The Southern California company was founded in 2020 by Tom O’Leary and Mark Page. O’Leary is the CEO and newer to the aviation industry, having started at the aerospace firm Beta Technologies in the mid-2010s. In contrast, the chief technology officer, Page, is an industry veteran who helped pioneer the unique blended-wing shape JetZero pursues.
“Not only will this plane be 50% more fuel efficient,” O’Leary said Thursday afternoon during a celebratory event in Greensboro. “It’s going to deliver a better passenger experience than you’ve ever had before on any other plane.”
In 2023, the U.S. Air Force awarded JetZero a $235 million contract to build a full-scale demonstrator jet. This experimental plane is expected to fly in 2027, and the company has partnered with Delta Air Lines to operate it. And this winter, JetZero signed components deals with RTX subsidiaries Pratt & Whitney and Collins Aerospace to supply this demonstrator.
JetZero has designed a jet prototype with unique dimensions and lighter materials. It hopes to fly the demonstrator plane in 2027.

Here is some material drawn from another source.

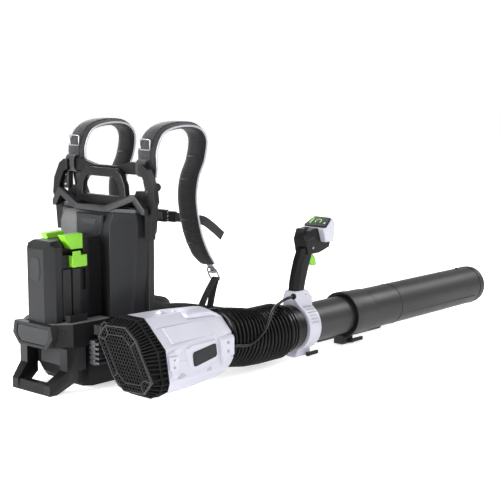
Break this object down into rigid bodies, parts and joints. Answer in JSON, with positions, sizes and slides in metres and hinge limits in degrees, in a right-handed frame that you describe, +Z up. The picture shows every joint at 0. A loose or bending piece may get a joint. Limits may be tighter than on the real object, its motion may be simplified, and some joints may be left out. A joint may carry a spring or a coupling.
{
  "type": "backpack leaf blower",
  "caption": "Backpack leaf blower: battery dock and harness, side-mounted axial fan housing, flexible hose, telescoping blow tube and control handle",
  "frame": {"origin": "middle of the flat underside of the base plate, which stands on the ground", "axes": "+X is the blowing direction and the way the wearer faces, +Y the wearer's left, +Z up"},
  "size_m": [1.62, 0.533, 0.6542],
  "materials": {
    "charcoal": "fine moulded texture",
    "black_plastic": "fine moulded texture",
    "tube_plastic": "satin",
    "hose_rubber": "semi-gloss",
    "light_plastic": "satin",
    "green_plastic": "satin",
    "strap_fabric": "woven",
    "webbing": "ribbed weave",
    "bright_metal": "satin",
    "contact_metal": "plain",
    "fan_plastic": "plain",
    "screen": "gloss"
  },
  "bodies": {
    "pack": {"base_housing": "charcoal", "base_plate": "black_plastic", "rear_foot_loop": "charcoal", "rear_bumper": "charcoal", "control_module": "bright_metal", "battery_spine": "charcoal", "battery_rail_right": "charcoal", "battery_rail_left": "charcoal", "battery_terminal_right": "contact_metal", "battery_terminal_left": "contact_metal", "back_shell": "charcoal", "top_cap": "charcoal", "carry_handle": "charcoal", "harness_frame": "black_plastic", "back_pad": "strap_fabric", "lumbar_pad": "strap_fabric", "shoulder_strap_right": "strap_fabric", "shoulder_strap_left": "strap_fabric", "strap_adjuster_right": "bright_metal", "strap_adjuster_left": "bright_metal", "lower_ring_right": "bright_metal", "lower_ring_left": "bright_metal", "lower_webbing_right": "webbing", "lower_webbing_left": "webbing", "hip_belt_right": "strap_fabric", "hip_belt_left": "strap_fabric", "chest_webbing_right": "webbing", "chest_webbing_left": "webbing", "chest_buckle_male": "black_plastic", "chest_buckle_female": "black_plastic", "housing_upper": "light_plastic", "housing_lower": "light_plastic", "intake_cage": "black_plastic", "fan_duct": "black_plastic", "motor": "bright_metal", "mounting_arm": "charcoal", "side_vent": "bright_metal", "hose_rear": "hose_rubber", "cable_rear": "hose_rubber"},
    "fan": {"fan_rotor": "fan_plastic"},
    "hose_mid": {"hose_band": "hose_rubber", "hose_front": "hose_rubber", "cable_front": "hose_rubber"},
    "wand": {"blow_tube": "tube_plastic", "hose_cuff": "black_plastic", "cable_top": "hose_rubber"},
    "handle": {"handle_clamp": "light_plastic", "grip": "charcoal", "display_housing": "light_plastic", "display_screen": "screen"},
    "clamp_lever": {"clamp_lever": "black_plastic"},
    "trigger": {"trigger": "green_plastic"},
    "cruise_lever": {"cruise_lever": "black_plastic"},
    "power_button": {"power_button": "black_plastic"},
    "nozzle": {"nozzle_tube": "tube_plastic"},
    "nozzle_lock": {"nozzle_lock": "black_plastic"},
    "release_button_right": {"release_button_right": "green_plastic"},
    "release_button_left": {"release_button_left": "green_plastic"},
    "battery_latch_right": {"battery_latch_right": "green_plastic"},
    "battery_latch_left": {"battery_latch_left": "green_plastic"}
  },
  "joints": [
    {"name": "fan_spin", "type": "hinge", "parent": "pack", "child": "fan", "pos_m": [0.09, -0.24, 0.104], "axis": [1, 0, 0], "continuous": true},
    {"name": "hose_yaw", "type": "hinge", "parent": "pack", "child": "hose_mid", "pos_m": [0.247, -0.24, 0.1], "axis": [0, 0, 1], "range_deg": [-30, 10], "deforming": ["hose_rear", "cable_rear"]},
    {"name": "hose_pitch", "type": "hinge", "parent": "hose_mid", "child": "wand", "pos_m": [0.374, -0.24, 0.086], "axis": [0, 1, 0], "range_deg": [-25, 10], "deforming": ["hose_front", "cable_front"]},
    {"name": "handle_slide", "type": "slide", "parent": "wand", "child": "handle", "axis": [1, 0, 0], "range_m": [0, 0.04], "deforming": ["cable_top"]},
    {"name": "clamp_lever_swing", "type": "hinge", "parent": "handle", "child": "clamp_lever", "pos_m": [0.538, -0.269, 0.007], "axis": [0, 0, 1], "range_deg": [-110, 0]},
    {"name": "trigger_pull", "type": "hinge", "parent": "handle", "child": "trigger", "pos_m": [0.572, -0.24, 0.279], "axis": [0, 1, 0], "range_deg": [0, 12], "stiffness_Nm_per_rad": 0.4, "springref_deg": -2.86},
    {"name": "cruise_swing", "type": "hinge", "parent": "handle", "child": "cruise_lever", "pos_m": [0.554, -0.269, 0.338], "axis": [0, 1, 0], "range_deg": [0, 30]},
    {"name": "power_press", "type": "slide", "parent": "handle", "child": "power_button", "axis": [0, 0, -1], "range_m": [0, 0.0025], "stiffness_N_per_m": 400, "springref_m": -0.0005},
    {"name": "nozzle_slide", "type": "slide", "parent": "wand", "child": "nozzle", "axis": [1, 0, 0], "range_m": [-0.02, 0.12]},
    {"name": "nozzle_lock_swing", "type": "hinge", "parent": "nozzle", "child": "nozzle_lock", "pos_m": [0.742, -0.263, 0.01], "axis": [0, 0, 1], "range_deg": [-110, 0]},
    {"name": "release_press_right", "type": "slide", "parent": "pack", "child": "release_button_right", "axis": [0, 0, -1], "range_m": [0, 0.006], "stiffness_N_per_m": 600, "springref_m": -0.0005},
    {"name": "release_press_left", "type": "slide", "parent": "pack", "child": "release_button_left", "axis": [0, 0, -1], "range_m": [0, 0.006], "stiffness_N_per_m": 600, "springref_m": -0.0005},
    {"name": "latch_retract_right", "type": "slide", "parent": "pack", "child": "battery_latch_right", "axis": [0, 1, 0], "range_m": [0, 0.0045]},
    {"name": "latch_retract_left", "type": "slide", "parent": "pack", "child": "battery_latch_left", "axis": [0, -1, 0], "range_m": [0, 0.0045]}
  ],
  "couplings": [
    {"joint": "latch_retract_right", "follows": "release_press_right", "ratio": 0.75},
    {"joint": "latch_retract_left", "follows": "release_press_left", "ratio": 0.75}
  ]
}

JetZero plans to begin commercial service in 2030. Alaska Airlines and United Airlines are both investors and have inked conditional purchase agreements with the startup.
“If successful, JetZero has the potential to evolve our core mainline business by developing aircraft with a bigger, more comfortable cabin experience for our customers while increasing fuel efficiency across our network,” said Andrew Chang, managing director of United Airlines Ventures, in a statement announcing his company’s investment.

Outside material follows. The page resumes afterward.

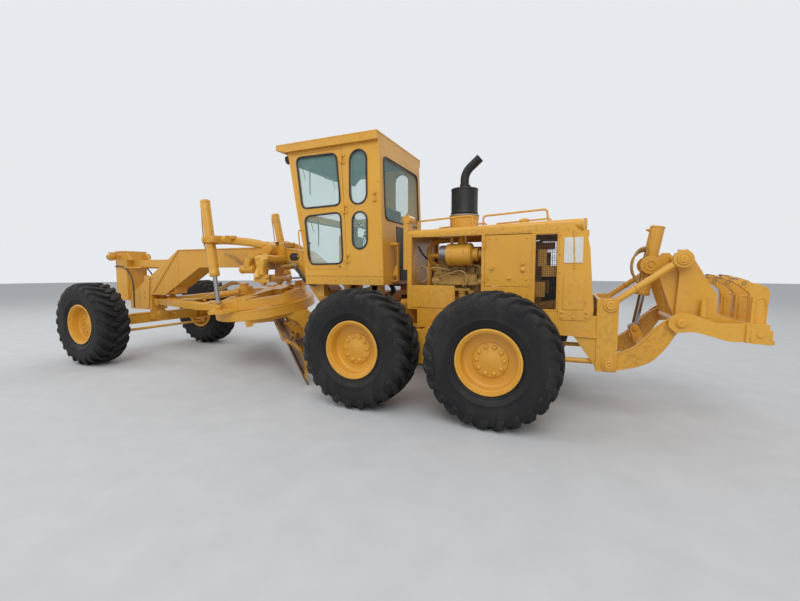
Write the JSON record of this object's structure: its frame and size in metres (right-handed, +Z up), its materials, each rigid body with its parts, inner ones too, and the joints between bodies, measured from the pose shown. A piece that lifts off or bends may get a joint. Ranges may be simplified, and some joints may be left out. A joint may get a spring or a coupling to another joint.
{
  "type": "motor grader",
  "caption": "Articulated motor grader with an arched front beam, a turning blade on a drawbar, a glazed cab, tandem rear wheels and a rear ripper.",
  "frame": {"origin": "the middle of the outer box at ground level", "axes": "+X forward, +Y to the left, +Z up"},
  "size_m": [10.846, 3.6291, 3.5599],
  "materials": {
    "yellow_paint": "weathered gloss paint",
    "tyre": "dusty rubber",
    "black_metal": "satin, sooty",
    "seat_cloth": "woven",
    "glass": "clear, faint green",
    "chrome_rod": "polished",
    "worn_steel": "worn and rusty",
    "engine_metal": "painted casting"
  },
  "bodies": {
    "rear_frame": {"rear_frame": "yellow_paint", "rear_axle": "yellow_paint", "engine": "engine_metal", "grilles": "black_metal", "hood": "yellow_paint", "side_panels": "yellow_paint", "exhaust": "black_metal"},
    "front_frame": {"front_frame": "yellow_paint", "cab_floor": "yellow_paint", "cab_walls": "yellow_paint", "cab_roof": "yellow_paint", "cab_glass": "glass", "seat": "seat_cloth", "lift_yoke": "yellow_paint", "front_axle": "yellow_paint"},
    "wheel_middle_left": {"tyre_middle_left": "tyre", "rim_middle_left": "yellow_paint"},
    "wheel_rear_left": {"tyre_rear_left": "tyre", "rim_rear_left": "yellow_paint"},
    "wheel_front_left": {"tyre_front_left": "tyre", "rim_front_left": "yellow_paint"},
    "knuckle_left": {"knuckle_left": "yellow_paint"},
    "wheel_middle_right": {"tyre_middle_right": "tyre", "rim_middle_right": "yellow_paint"},
    "wheel_rear_right": {"tyre_rear_right": "tyre", "rim_rear_right": "yellow_paint"},
    "wheel_front_right": {"tyre_front_right": "tyre", "rim_front_right": "yellow_paint"},
    "knuckle_right": {"knuckle_right": "yellow_paint"},
    "tie_rod": {"tie_rod": "yellow_paint"},
    "cab_door_left": {"cab_door_left": "yellow_paint", "door_glass_left": "glass"},
    "side_door_left": {"side_door_left": "yellow_paint"},
    "cab_door_right": {"cab_door_right": "yellow_paint", "door_glass_right": "glass"},
    "side_door_right": {"side_door_right": "yellow_paint"},
    "drawbar_ball": {"drawbar_ball": "yellow_paint"},
    "drawbar": {"drawbar": "yellow_paint"},
    "circle": {"circle": "yellow_paint"},
    "tip_bracket": {"tip_bracket": "yellow_paint"},
    "tip_barrel": {"tip_barrel": "yellow_paint"},
    "tip_rod": {"tip_rod": "chrome_rod"},
    "blade": {"blade": "worn_steel"},
    "lift_collar_left": {"lift_collar_left": "yellow_paint"},
    "lift_barrel_left": {"lift_barrel_left": "yellow_paint"},
    "lift_rod_left": {"lift_rod_left": "chrome_rod"},
    "lift_collar_right": {"lift_collar_right": "yellow_paint"},
    "lift_barrel_right": {"lift_barrel_right": "yellow_paint"},
    "lift_rod_right": {"lift_rod_right": "chrome_rod"},
    "shift_barrel": {"shift_barrel": "yellow_paint"},
    "shift_rod": {"shift_rod": "chrome_rod"},
    "bend_barrel_left": {"bend_barrel_left": "yellow_paint"},
    "bend_rod_left": {"bend_rod_left": "chrome_rod"},
    "bend_barrel_right": {"bend_barrel_right": "yellow_paint"},
    "bend_rod_right": {"bend_rod_right": "chrome_rod"},
    "ripper_arms": {"ripper_arms": "yellow_paint"},
    "ripper_links": {"ripper_links": "yellow_paint"},
    "ripper_carriage": {"ripper_carriage": "yellow_paint"},
    "ripper_barrel": {"ripper_barrel": "yellow_paint"},
    "ripper_rod": {"ripper_rod": "chrome_rod"}
  },
  "joints": [
    {"name": "articulation", "type": "hinge", "parent": "rear_frame", "child": "front_frame", "pos_m": [-1.42, 0.29, 1.07], "axis": [0, 0, 1], "range_deg": [-20, 20]},
    {"name": "roll_middle_left", "type": "hinge", "parent": "rear_frame", "child": "wheel_middle_left", "pos_m": [-1.185, 1.53, 0.745], "axis": [0, 1, 0], "continuous": true},
    {"name": "roll_rear_left", "type": "hinge", "parent": "rear_frame", "child": "wheel_rear_left", "pos_m": [-2.835, 1.53, 0.745], "axis": [0, 1, 0], "continuous": true},
    {"name": "roll_front_left", "type": "hinge", "parent": "knuckle_left", "child": "wheel_front_left", "pos_m": [4.445, 1.53, 0.745], "axis": [0, 1, 0], "continuous": true},
    {"name": "roll_middle_right", "type": "hinge", "parent": "rear_frame", "child": "wheel_middle_right", "pos_m": [-1.185, -0.95, 0.745], "axis": [0, 1, 0], "continuous": true},
    {"name": "roll_rear_right", "type": "hinge", "parent": "rear_frame", "child": "wheel_rear_right", "pos_m": [-2.835, -0.95, 0.745], "axis": [0, 1, 0], "continuous": true},
    {"name": "roll_front_right", "type": "hinge", "parent": "knuckle_right", "child": "wheel_front_right", "pos_m": [4.445, -0.95, 0.745], "axis": [0, 1, 0], "continuous": true},
    {"name": "steer_left", "type": "hinge", "parent": "front_frame", "child": "knuckle_left", "pos_m": [4.445, 1.15, 0.745], "axis": [0, 0, 1], "range_deg": [-45, 45]},
    {"name": "steer_right", "type": "hinge", "parent": "front_frame", "child": "knuckle_right", "pos_m": [4.445, -0.57, 0.745], "axis": [0, 0, 1], "range_deg": [-45.91, 45.91]},
    {"name": "tie_rod_turn", "type": "hinge", "parent": "knuckle_left", "child": "tie_rod", "pos_m": [4.145, 1.15, 0.545], "axis": [0, 0, 1], "range_deg": [-45.91, 45.91]},
    {"name": "cab_door_left_swing", "type": "hinge", "parent": "front_frame", "child": "cab_door_left", "pos_m": [-0.712, 1.06, 1.729], "axis": [0.0466, 0, 0.9989], "range_deg": [0, 170]},
    {"name": "side_door_left_swing", "type": "hinge", "parent": "rear_frame", "child": "side_door_left", "pos_m": [-2.61, 0.902, 1.84], "axis": [0, 0, -1], "range_deg": [0, 110]},
    {"name": "cab_door_right_swing", "type": "hinge", "parent": "front_frame", "child": "cab_door_right", "pos_m": [-0.712, -0.48, 1.729], "axis": [-0.0466, 0, -0.9989], "range_deg": [0, 170]},
    {"name": "side_door_right_swing", "type": "hinge", "parent": "rear_frame", "child": "side_door_right", "pos_m": [-2.61, -0.322, 1.84], "axis": [0, 0, 1], "range_deg": [0, 110]},
    {"name": "drawbar_shift", "type": "hinge", "parent": "front_frame", "child": "drawbar_ball", "pos_m": [4.29, 0.29, 1.08], "axis": [0, 0, 1], "range_deg": [-5.5, 5.5]},
    {"name": "drawbar_lift", "type": "hinge", "parent": "drawbar_ball", "child": "drawbar", "pos_m": [4.29, 0.29, 1.08], "axis": [-0.009, 0.9877, -0.1562], "range_deg": [-8, 2.5]},
    {"name": "lift_swing_left", "type": "hinge", "parent": "front_frame", "child": "lift_collar_left", "pos_m": [1.82, 1.15, 2.21], "axis": [0.9483, -0.3173, 0], "range_deg": [-14.12, 14.12]},
    {"name": "lift_tilt_left", "type": "hinge", "parent": "lift_collar_left", "child": "lift_barrel_left", "pos_m": [1.82, 1.15, 2.21], "axis": [0, 1, 0], "range_deg": [-2.24, 0.7]},
    {"name": "lift_stroke_left", "type": "slide", "parent": "lift_barrel_left", "child": "lift_rod_left", "axis": [-0.1649, 0.0304, -0.9858], "range_m": [-0.1151, 0.3684]},
    {"name": "lift_swing_right", "type": "hinge", "parent": "front_frame", "child": "lift_collar_right", "pos_m": [1.82, -0.57, 2.21], "axis": [0.9483, 0.3173, 0], "range_deg": [-18.62, 18.62]},
    {"name": "lift_tilt_right", "type": "hinge", "parent": "lift_collar_right", "child": "lift_barrel_right", "pos_m": [1.82, -0.57, 2.21], "axis": [0, 1, 0], "range_deg": [-3.59, 1.12]},
    {"name": "lift_stroke_right", "type": "slide", "parent": "lift_barrel_right", "child": "lift_rod_right", "axis": [-0.2011, -0.0294, -0.9791], "range_m": [-0.1156, 0.37]},
    {"name": "shift_tilt", "type": "hinge", "parent": "front_frame", "child": "shift_barrel", "pos_m": [0.925, 0.85, 1.583], "axis": [0.9703, 0.2419, 0], "range_deg": [-6.29, 20.12]},
    {"name": "shift_stroke", "type": "slide", "parent": "shift_barrel", "child": "shift_rod", "axis": [0.2021, -0.9794, 0.0001], "range_m": [-0.3111, 0.3111]},
    {"name": "circle_turn", "type": "hinge", "parent": "drawbar", "child": "circle", "pos_m": [1.48612, 0.26654, 1.09327], "axis": [0.0569, 0.1564, 0.9861], "range_deg": [-75, 51]},
    {"name": "blade_tip", "type": "hinge", "parent": "circle", "child": "tip_bracket", "pos_m": [1.10926, -0.19284, 0.40193], "axis": [-0.7184, 0.6923, -0.0684], "range_deg": [-5, 20]},
    {"name": "blade_shift", "type": "slide", "parent": "tip_bracket", "child": "blade", "axis": [-0.7184, 0.6923, -0.0684], "range_m": [-0.31, 0.5]},
    {"name": "tip_pivot", "type": "hinge", "parent": "circle", "child": "tip_barrel", "pos_m": [1.7136, 0.48337, 0.8987], "axis": [-0.7184, 0.6923, -0.0684], "range_deg": [-1.01, 4.02]},
    {"name": "tip_stroke", "type": "slide", "parent": "tip_barrel", "child": "tip_rod", "axis": [-0.6956, -0.7141, 0.0785], "range_m": [-0.2102, 0.0526]},
    {"name": "bend_pivot_left", "type": "hinge", "parent": "rear_frame", "child": "bend_barrel_left", "pos_m": [-2.07, 0.69, 1.25], "axis": [0, 0, 1], "range_deg": [-8.77, 8.77]},
    {"name": "bend_stroke_left", "type": "slide", "parent": "bend_barrel_left", "child": "bend_rod_left", "axis": [0.9982, -0.0592, 0], "range_m": [-0.1279, 0.1279]},
    {"name": "bend_pivot_right", "type": "hinge", "parent": "rear_frame", "child": "bend_barrel_right", "pos_m": [-2.07, -0.11, 1.25], "axis": [0, 0, 1], "range_deg": [-8.77, 8.77]},
    {"name": "bend_stroke_right", "type": "slide", "parent": "bend_barrel_right", "child": "bend_rod_right", "axis": [0.9982, 0.0592, 0], "range_m": [-0.1279, 0.1279]},
    {"name": "ripper_lift", "type": "hinge", "parent": "rear_frame", "child": "ripper_arms", "pos_m": [-4.02, 0.29, 0.65], "axis": [0, -1, 0], "range_deg": [0, 47]},
    {"name": "ripper_level", "type": "hinge", "parent": "ripper_arms", "child": "ripper_carriage", "pos_m": [-4.681, 0.29, 1.158], "axis": [0, -1, 0], "range_deg": [-47.95, 0]},
    {"name": "ripper_link_turn", "type": "hinge", "parent": "rear_frame", "child": "ripper_links", "pos_m": [-4.02, 0.29, 1.32], "axis": [0, -1, 0], "range_deg": [0, 47.95]},
    {"name": "ripper_tilt", "type": "hinge", "parent": "ripper_carriage", "child": "ripper_barrel", "pos_m": [-4.45, 0.29, 1.77], "axis": [0, -1, 0], "range_deg": [0, 7.33]},
    {"name": "ripper_stroke", "type": "slide", "parent": "ripper_barrel", "child": "ripper_rod", "axis": [0.1614, 0, -0.9869], "range_m": [-0.3039, 0]}
  ],
  "couplings": [
    {"joint": "steer_right", "follows": "steer_left", "ratio": 1},
    {"joint": "tie_rod_turn", "follows": "steer_left", "ratio": -1},
    {"joint": "lift_swing_left", "follows": "drawbar_shift", "ratio": -2.5158},
    {"joint": "lift_tilt_left", "follows": "drawbar_lift", "ratio": 0.2735},
    {"joint": "lift_stroke_left", "follows": "drawbar_lift", "m_per_rad": -2.5868},
    {"joint": "lift_swing_right", "follows": "drawbar_shift", "ratio": -3.3174},
    {"joint": "lift_tilt_right", "follows": "drawbar_lift", "ratio": 0.43894},
    {"joint": "lift_stroke_right", "follows": "drawbar_lift", "m_per_rad": -2.5981},
    {"joint": "shift_tilt", "follows": "drawbar_lift", "ratio": -2.4651},
    {"joint": "shift_stroke", "follows": "drawbar_shift", "m_per_rad": 3.1766},
    {"joint": "tip_pivot", "follows": "blade_tip", "ratio": 0.19691},
    {"joint": "tip_stroke", "follows": "blade_tip", "m_per_rad": -0.59019},
    {"joint": "bend_pivot_left", "follows": "articulation", "ratio": 0.42953},
    {"joint": "bend_stroke_left", "follows": "articulation", "m_per_rad": -0.35887},
    {"joint": "bend_pivot_right", "follows": "articulation", "ratio": 0.42953},
    {"joint": "bend_stroke_right", "follows": "articulation", "m_per_rad": 0.35887},
    {"joint": "ripper_level", "follows": "ripper_lift", "ratio": -1},
    {"joint": "ripper_link_turn", "follows": "ripper_lift", "ratio": 1},
    {"joint": "ripper_tilt", "follows": "ripper_lift", "ratio": 0.15275},
    {"joint": "ripper_stroke", "follows": "ripper_lift", "m_per_rad": -0.36307}
  ]
}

In selecting Greensboro, JetZero is joining another aviation startup with lofty aims in the Piedmont city. The jet manufacturer Boom Supersonic has committed to assembling its sound barrier-breaking aircraft at the local airport. There, Boom has pledged to employ up to 1,760 local workers in exchange for $121.5 million in potential incentives from North Carolina and Guilford County.
The Honda Aircraft Company, which makes smaller jets, is also headquartered in Greensboro.
“The lower cost of doing business and the more business-friendly regulatory climate of Greensboro versus other U.S. aerospace hubs like Los Angeles, Seattle, Connecticut and Denver also distinguish the Triad,” said John Boyd, a Florida-based site selection consultant who has previously worked with Pratt & Whitney and Boeing.
Combined, Guilford County and the City of Greensboro offered JetZero incentives worth up to $784 million to build its factory. At capacity, JetZero expects the Greensboro plant to produce 20 aircraft a month.
“North Carolina was first in flight,” Gov. Josh Stein said during an event early Thursday afternoon at the Piedmont Triad International Airport. “We’re also the future of flight.”
Job development investment grants, or JDIGs, are the main incentive tool North Carolina offers companies to invest in the state. These are realized through payroll tax rebates once recipients meet agreed-upon hiring and spending goals.
Since the JDIG program began in 2003, most recipients have failed to meet their original job targets. This includes the biggest-ever jobs commitment, given to the Vietnamese carmaker VinFast three years ago. Despite promising to create at least 7,500 jobs, the company has postponed the opening of its Chatham County factory as it’s struggled to break through in North America.
Over the first 20 years of the JDIG program, more than one in five projects terminated before any taxpayer money went to grant recipients, a 2023 N&O analysis found. Around the same number ended early with some public funds allocated after recipient companies created or retained some jobs.
Once production begins, Derwin said the hiring ramp-up period will last at least five years.
For now, JetZero and North Carolina both have sky-high hopes in a region with a burgeoning aviation reputation.